[Stored data entries]
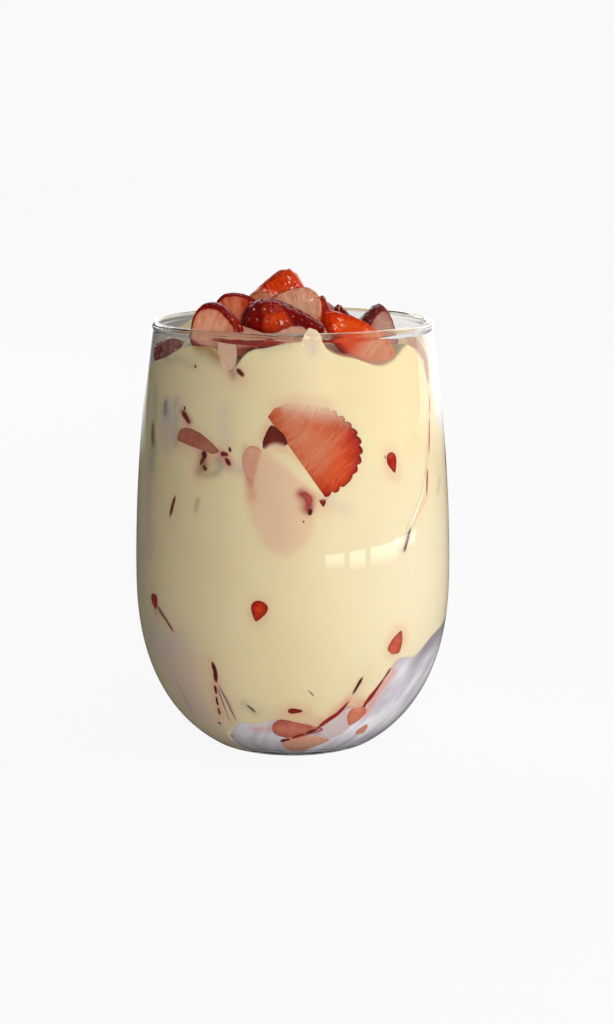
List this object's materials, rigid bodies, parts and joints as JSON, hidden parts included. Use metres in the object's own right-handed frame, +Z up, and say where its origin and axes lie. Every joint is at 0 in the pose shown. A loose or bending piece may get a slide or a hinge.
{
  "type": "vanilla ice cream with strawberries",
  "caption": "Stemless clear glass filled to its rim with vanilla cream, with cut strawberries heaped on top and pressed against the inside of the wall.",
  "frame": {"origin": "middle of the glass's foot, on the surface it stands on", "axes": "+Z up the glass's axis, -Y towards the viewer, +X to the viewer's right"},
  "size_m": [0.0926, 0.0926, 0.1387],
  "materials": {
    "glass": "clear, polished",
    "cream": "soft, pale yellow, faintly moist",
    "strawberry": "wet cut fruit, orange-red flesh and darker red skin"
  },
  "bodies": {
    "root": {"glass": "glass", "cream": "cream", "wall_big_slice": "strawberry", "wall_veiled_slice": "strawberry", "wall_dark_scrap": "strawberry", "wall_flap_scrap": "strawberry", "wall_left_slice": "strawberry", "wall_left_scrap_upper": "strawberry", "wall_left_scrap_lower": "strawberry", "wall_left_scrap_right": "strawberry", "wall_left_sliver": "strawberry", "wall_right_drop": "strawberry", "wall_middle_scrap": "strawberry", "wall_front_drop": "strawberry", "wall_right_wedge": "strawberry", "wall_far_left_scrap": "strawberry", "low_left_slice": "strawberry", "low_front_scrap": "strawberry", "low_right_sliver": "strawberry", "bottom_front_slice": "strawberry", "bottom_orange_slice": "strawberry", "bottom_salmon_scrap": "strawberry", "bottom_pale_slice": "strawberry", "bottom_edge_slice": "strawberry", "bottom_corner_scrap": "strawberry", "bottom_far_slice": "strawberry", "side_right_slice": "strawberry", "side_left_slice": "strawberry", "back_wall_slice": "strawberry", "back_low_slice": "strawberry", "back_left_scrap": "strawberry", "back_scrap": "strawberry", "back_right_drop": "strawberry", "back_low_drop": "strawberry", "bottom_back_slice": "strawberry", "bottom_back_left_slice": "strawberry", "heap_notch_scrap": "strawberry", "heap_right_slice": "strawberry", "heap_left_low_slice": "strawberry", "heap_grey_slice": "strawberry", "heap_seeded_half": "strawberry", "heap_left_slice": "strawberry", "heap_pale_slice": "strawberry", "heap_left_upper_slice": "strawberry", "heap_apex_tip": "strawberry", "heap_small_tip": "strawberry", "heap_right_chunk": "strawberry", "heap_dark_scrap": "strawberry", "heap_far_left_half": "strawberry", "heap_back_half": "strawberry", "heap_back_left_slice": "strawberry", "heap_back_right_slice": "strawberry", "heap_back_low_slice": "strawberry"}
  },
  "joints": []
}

---

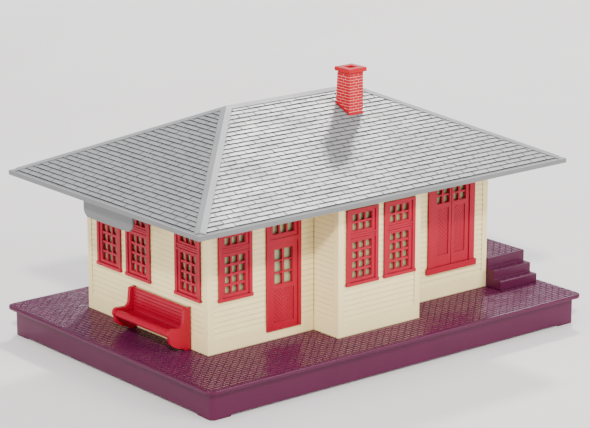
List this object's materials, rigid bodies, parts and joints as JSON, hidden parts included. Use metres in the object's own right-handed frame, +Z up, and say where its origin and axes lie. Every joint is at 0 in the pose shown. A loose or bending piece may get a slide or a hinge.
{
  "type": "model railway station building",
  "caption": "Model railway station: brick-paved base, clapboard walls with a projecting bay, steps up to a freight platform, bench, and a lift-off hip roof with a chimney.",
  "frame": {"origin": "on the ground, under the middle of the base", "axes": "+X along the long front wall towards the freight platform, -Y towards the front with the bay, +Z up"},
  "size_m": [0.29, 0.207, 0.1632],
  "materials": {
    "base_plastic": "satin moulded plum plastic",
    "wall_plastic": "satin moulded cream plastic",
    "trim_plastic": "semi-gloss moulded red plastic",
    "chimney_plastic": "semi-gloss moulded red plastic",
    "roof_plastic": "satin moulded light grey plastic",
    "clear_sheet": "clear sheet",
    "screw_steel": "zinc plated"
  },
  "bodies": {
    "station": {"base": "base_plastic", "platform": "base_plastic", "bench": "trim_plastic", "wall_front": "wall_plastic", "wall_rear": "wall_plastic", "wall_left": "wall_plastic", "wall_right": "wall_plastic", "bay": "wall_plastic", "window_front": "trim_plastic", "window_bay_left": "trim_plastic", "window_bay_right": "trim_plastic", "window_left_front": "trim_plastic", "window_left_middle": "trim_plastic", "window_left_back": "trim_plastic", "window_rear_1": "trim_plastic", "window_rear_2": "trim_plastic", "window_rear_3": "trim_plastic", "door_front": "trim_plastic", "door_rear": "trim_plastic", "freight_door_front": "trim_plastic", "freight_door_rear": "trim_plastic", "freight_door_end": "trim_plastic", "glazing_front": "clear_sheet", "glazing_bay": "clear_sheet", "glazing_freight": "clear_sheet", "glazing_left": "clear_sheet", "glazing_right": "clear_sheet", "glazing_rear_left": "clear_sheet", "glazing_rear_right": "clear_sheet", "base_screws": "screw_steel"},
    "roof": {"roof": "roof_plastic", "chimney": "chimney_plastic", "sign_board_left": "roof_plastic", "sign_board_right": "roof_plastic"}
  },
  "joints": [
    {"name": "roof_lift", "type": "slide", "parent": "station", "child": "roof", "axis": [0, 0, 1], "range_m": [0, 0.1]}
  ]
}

--

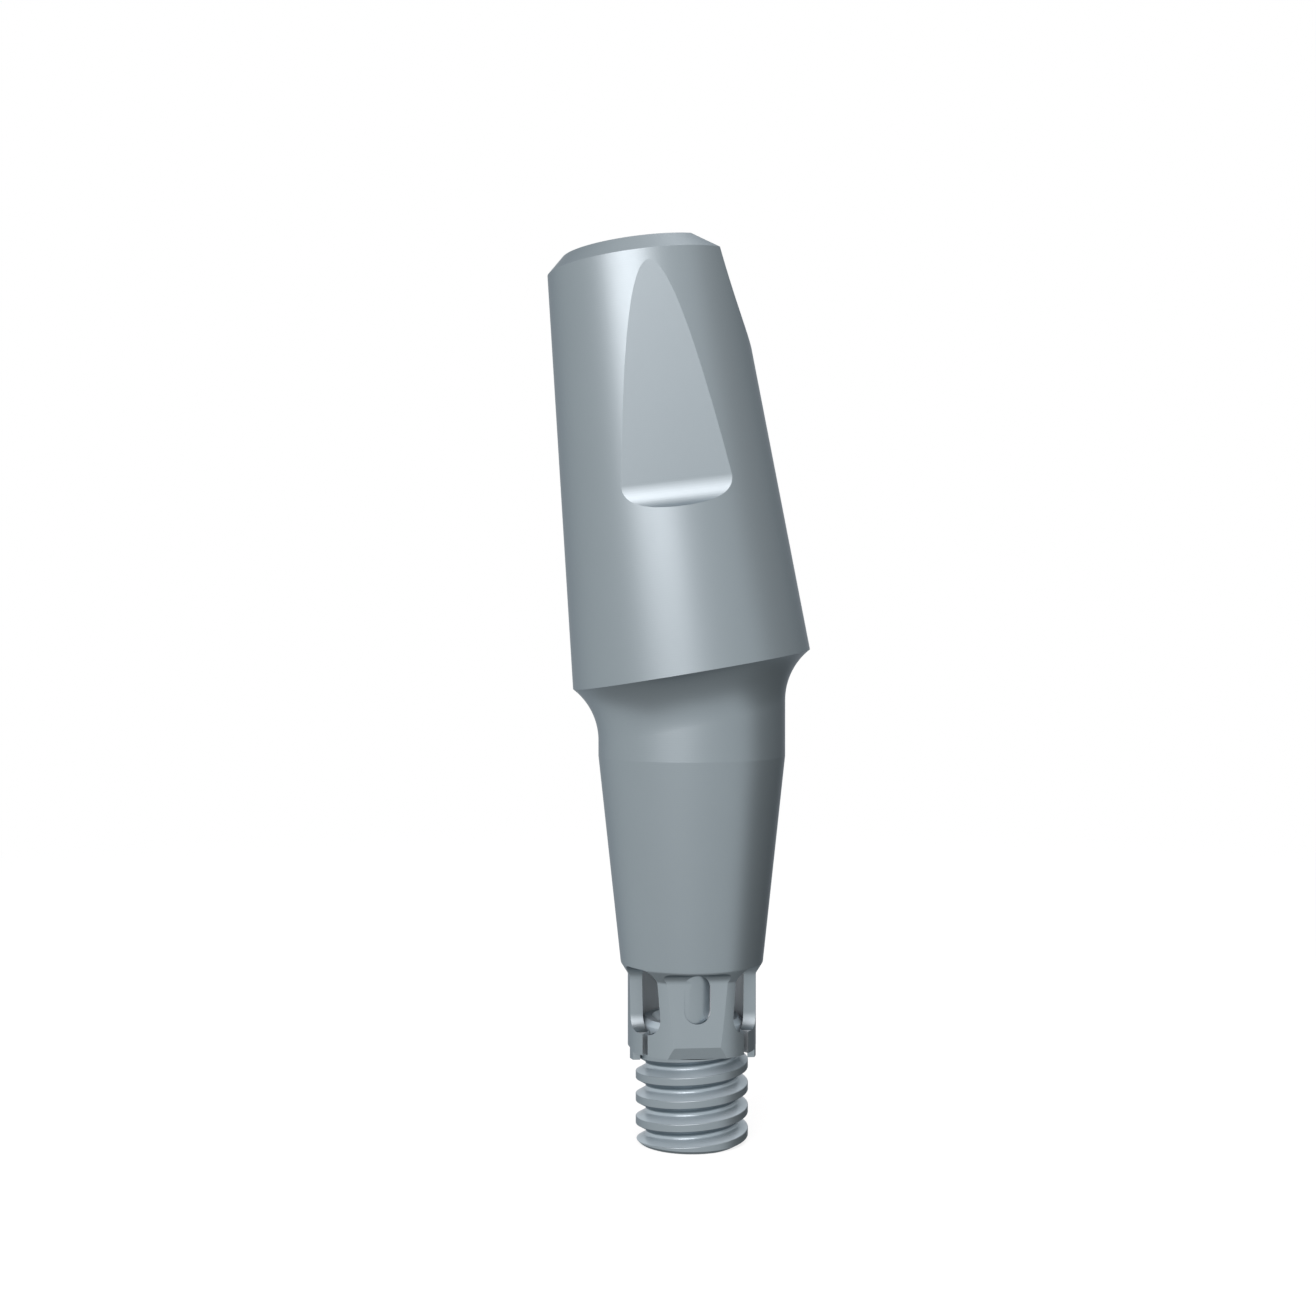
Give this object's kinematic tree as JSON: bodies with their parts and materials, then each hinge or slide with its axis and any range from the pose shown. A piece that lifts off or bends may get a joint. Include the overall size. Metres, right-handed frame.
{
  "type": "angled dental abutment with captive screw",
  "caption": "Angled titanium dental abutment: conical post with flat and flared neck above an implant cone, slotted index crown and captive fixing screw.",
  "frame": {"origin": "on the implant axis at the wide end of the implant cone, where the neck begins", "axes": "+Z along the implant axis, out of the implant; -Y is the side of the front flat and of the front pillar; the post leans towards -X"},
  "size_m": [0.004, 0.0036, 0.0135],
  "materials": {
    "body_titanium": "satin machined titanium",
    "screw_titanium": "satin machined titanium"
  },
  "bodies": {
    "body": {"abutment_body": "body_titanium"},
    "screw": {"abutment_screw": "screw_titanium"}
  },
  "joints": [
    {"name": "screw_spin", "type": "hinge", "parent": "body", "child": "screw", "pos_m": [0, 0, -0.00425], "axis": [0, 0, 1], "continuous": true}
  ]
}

== Your task ==
Every line in the data that holds "with" should be copied out.

== Problem solution ==
  "type": "vanilla ice cream with strawberries",
  "caption": "Stemless clear glass filled to its rim with vanilla cream, with cut strawberries heaped on top and pressed against the inside of the wall.",
  "caption": "Model railway station: brick-paved base, clapboard walls with a projecting bay, steps up to a freight platform, bench, and a lift-off hip roof with a chimney.",
  "frame": {"origin": "on the ground, under the middle of the base", "axes": "+X along the long front wall towards the freight platform, -Y towards the front with the bay, +Z up"},
Give this object's kinematic tree as JSON: bodies with their parts and materials, then each hinge or slide with its axis and any range from the pose shown. A piece that lifts off or bends may get a joint. Include the overall size. Metres, right-handed frame.
  "type": "angled dental abutment with captive screw",
  "caption": "Angled titanium dental abutment: conical post with flat and flared neck above an implant cone, slotted index crown and captive fixing screw.",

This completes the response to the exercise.